OREANDA-NEWS. April 26, 2013. China’s economy slowed unexpectedly in the first quarter of the year, expanding by only 7.7% as slackening factory output and tightening in the property sector dashed hopes for a reacceleration. But the country’s booming gas market looks to be largely immune to the general malaise, with fuel-switching from oil to gas in China’s transportation sector set to cushion demand against substantial downside risks.

“The slowdown will have an impact on the overall energy situation, but it will not impact on natural gas,” Lin Boqiang, director of the China Centre for Energy Economics Research in Xiamen University, told Interfax. “The Chinese government is desperate to reduce the sale of coal. So, I think the economic slowdown is going to affect the energy demand – by reducing coal – but it will not affect natural gas.” Chinese slowdown Market sentiment was bearish following the news growth was below the 7.9% recorded in Q4 2012.

“China’s growth has slowed significantly in recent quarters and the risks going forward are largely on the downside,” Mark Williams, chief Asia economist at Capital Economics, told Interfax. The slowdown sent commodities reeling, extending the sell-off which had seen Brent reach a nine-month low and gold post the largest single-day loss since 1980. Copper futures, meanwhile, hit a 10-month low during European trading hours on Monday, while WTI lost 2.8%. Commodities rebounded slightly on Tuesday morning, but the sell-off has caused some analysts to question whether the current super-cycle – buoyed by seemingly inexhaustible Chinese demand for raw materials – had finally come to an end. “The Chinese economy is finally slowing down, which will deliver a psychological impact to Chinese planners and western investors,” Keun Wook-Paik, from the Oxford Institute for Energy Studies, told Interfax. But while China could be set for a Japanese-style slowdown – arresting double digit demand growth for metals, oil and chemicals – analysts polled by Interfax thought gas looked insulated, at least for now. Substitution dynamics Unlike markets in North America, Japan and Europe – where power generation accounts for a large proportion of gas demand – China’s economy is still predominantly fired by cheap coal.

Instead, breakneck urbanisation and a growing fleet of natural gas vehicles (NGV) has driven Chinese gas demand growth. In an indication of China’s NGV potential, Bernstein forecast on Tuesday that the number of heavy duty trucks running on LNG will grow to 247,000 in 2015, from 51,000 last year. “We think gas demand growth will continue to be robust, expanding at a greater rate than the economy. The Chinese gas market fundamentals are being driven by a substitution dynamic, as Beijing is trying to encourage a switch from oil to gas in transportation,” Simon Powell, head of Asian oil and gas research at CLSA, told Interfax. “However, there is something fundamentally wrong with the Chinese economy, and we think there’s been no real improvement since the 2012 slump.

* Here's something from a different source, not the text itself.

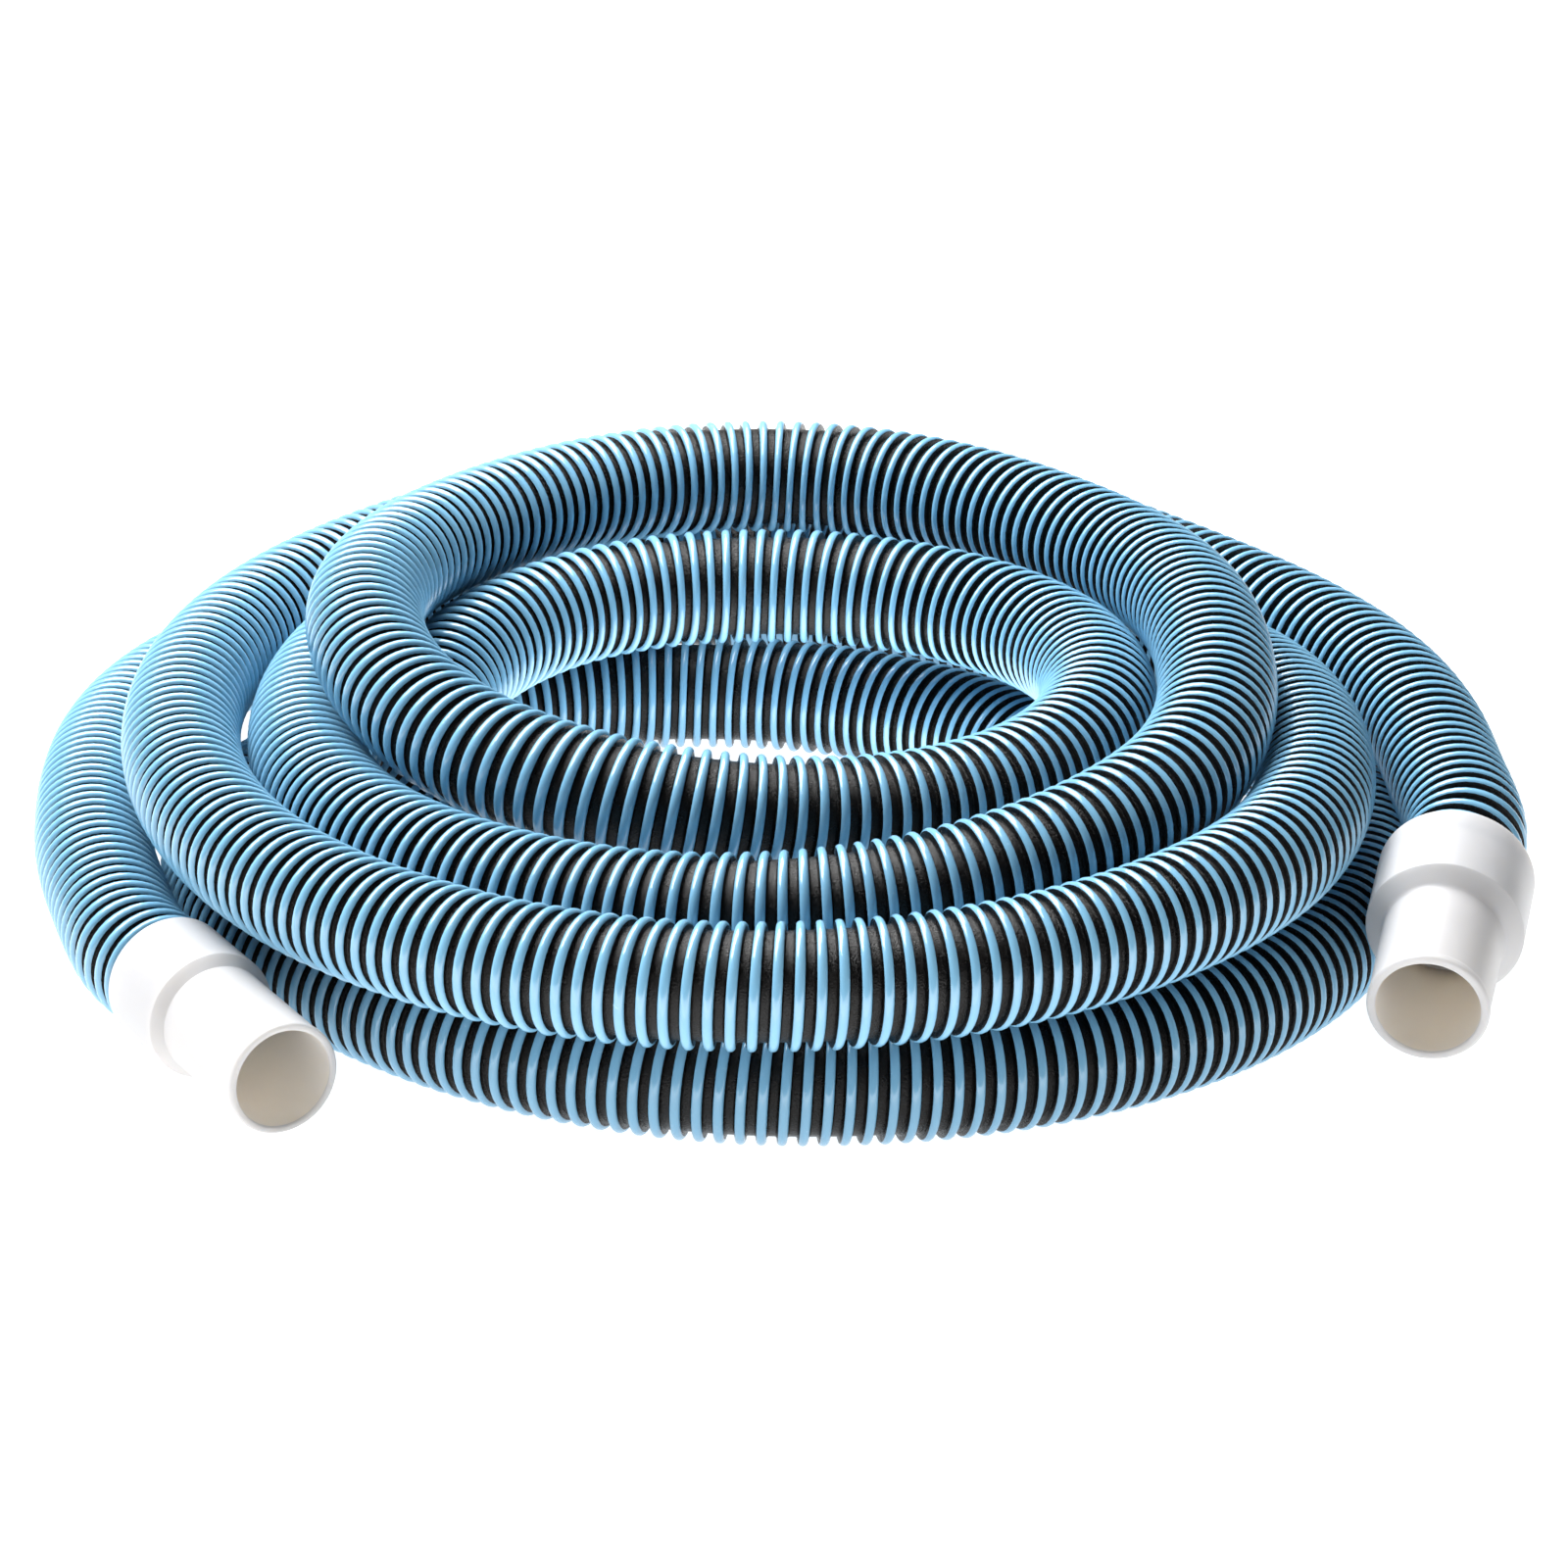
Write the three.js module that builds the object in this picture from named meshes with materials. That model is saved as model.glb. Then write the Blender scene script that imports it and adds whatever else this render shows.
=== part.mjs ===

This can be seen by stagnant diesel, petrochemical and chemical demand, which is a good indicator of industrial activity,” said Powell. While China’s gas consumption growth has significantly outpaced that of the general economy, figures released earlier in April did show a significant slowdown in the first two months of the year. Apparent consumption in January and February rose by 14.7% to 29.7 billion cubic metres – a figure significantly below the 35.9% growth rate recorded for the same two months in 2012. However, some analysts argued this slowdown was largely a result of China’s supply-constrained market, rather than deteriorating consumption. “Demand is very tight at this moment.

That’s why different local areas are beginning to increase gas prices. There’s been a huge discussion in the last couple of weeks, because some local governments have started to increase prices at the end-consumer level – which they didn’t want to do to begin with. But they’ve been forced into it because demand is high and the supply situation is not good,” said Boqiang. Mounting speculation over the price hikes, fuelled by media reports, sparked panic buying in a number of Chinese cities in March. Long lines of customers queuing to buy gas supplies were reported in the provinces of Gansu, Heilongjiang, Henan, Hubei and Shandong late last month, after the China Business Times reported prices would rise by nearly one-third to about RMB 3.5 (\\$0.56) per cubic metre in seven cities and provinces. “China’s gas demand growth during this decade will not be as robust as the previous decade, during which time we saw consumption quadruple. But it’s still too early to be talking about a significant slowdown,” said Paik. “Substitution, especially of coal boilers in the north for heating, is driving a lot of new demand. Meanwhile, the NGV infrastructure is expanding and we’re seeing greater connectivity throughout the country.

This increase in penetration is one driver of urbanisation and GDP growth,” another market source told Interfax. LNG outlook However, with dozens of LNG plants scheduled to come online within the next 10 years, there is some concern a Chinese slowdown could affect the country’s LNG appetite and make the country’s buyers more averse to traditional pricing structures. “Commodity prices have been on more of a rollercoaster over the past decade than a super-cycle. But the likelihood is that prices will continue to fall over the medium term as China’s growth becomes less commodity intensive,” said Williams.

“The China story has been used to justify high prices – especially in industrial commodities – but we are now seeing a rebalancing of China’s economy and, with it, of market expectations,” said Williams. With China close to locking in a 38 bcm supply deal with Russia and considering additional Central Asian pipelines, slowing consumption growth could help moderate LNG demand. “I think the LNG bulls are going to be disappointed with China. Pipeline gas is expanding and currently trading at a discount to most LNG cargoes,” said Powell.